In its letter (S/2022/688), Armenia blamed Azerbaijan for launching an unprovoked attack by shelling military positions and civilian infrastructure in several Armenian towns along the border on the night between 12 and 13 September. It also said that Azerbaijan has been disseminating false information since early September about Armenian attacks against Azerbaijani forces—accusations which Yerevan denies—as a pretext to launch an assault. Armenia contended that Azerbaijan’s actions constitute a “real threat to international peace and security” and requested the Security Council to hold an emergency meeting on the matter.
Several international interlocutors—including Russia, the US and the UN—have expressed concern about the outbreak of violence and called on the sides to de-escalate tensions. In a 13 September statement, the Russian Foreign Ministry called on Armenia and Azerbaijan to resolve its disputes through diplomatic means.
As details regarding the circumstances surrounding the outbreak of hostilities and the status of the ceasefire brokered yesterday remain unclear, Council members are keen to hear Jenča’s assessment of the situation at today’s meeting. Members are likely to express their concern regarding the recent violence and call on the sides to cease military activity and resume dialogue.
Council members remain united in their support for a negotiated solution for the Nagorno-Karabakh conflict and supportive of the efforts by the OSCE Minsk Group. In the past, the issue of Nagorno-Karabakh represented a rare instance of cooperation between Russia and the P3 (France, the UK and the US)—members who are often divided on other issues addressed by the Council.
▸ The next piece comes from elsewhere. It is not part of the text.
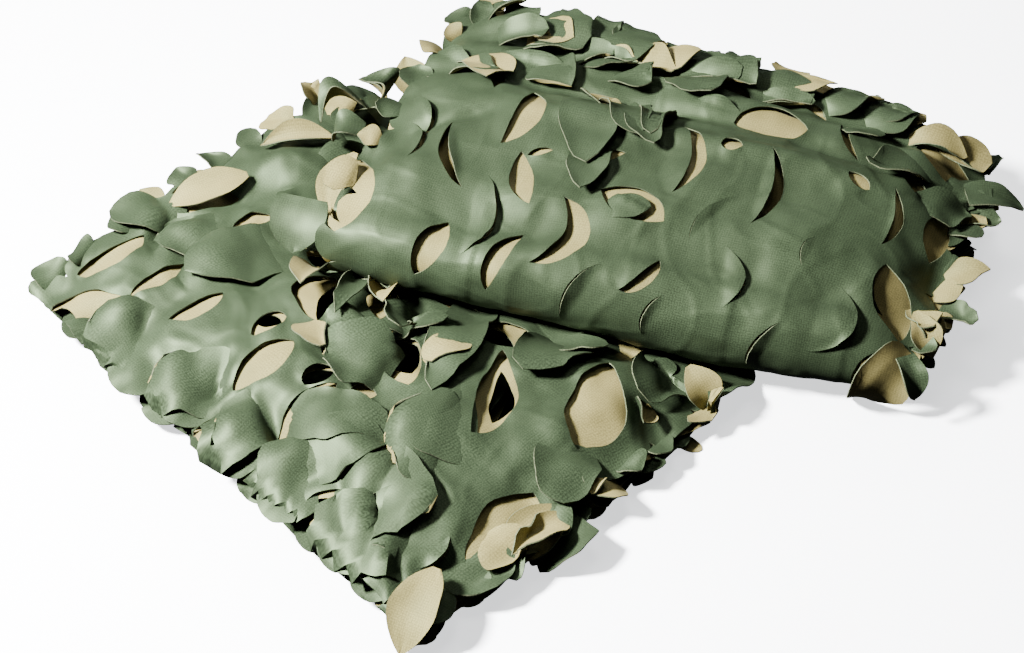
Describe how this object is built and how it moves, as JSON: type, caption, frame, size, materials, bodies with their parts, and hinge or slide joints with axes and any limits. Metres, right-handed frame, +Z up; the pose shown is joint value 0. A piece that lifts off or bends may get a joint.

However, it appears that these dynamics may have changed because of recent developments, including Russia’s invasion of Ukraine on 24 February. In addition, it seems that in recent years, Russia and the EU have increasingly competed to assume the leading mediation role in the negotiations between Armenia and Azerbaijan. Less than two weeks before the outbreak of the recent fighting, the leaders of the two sides met in Brussels to discuss the possibility of a lasting peace treaty; the talks reportedly did not yield any concrete results.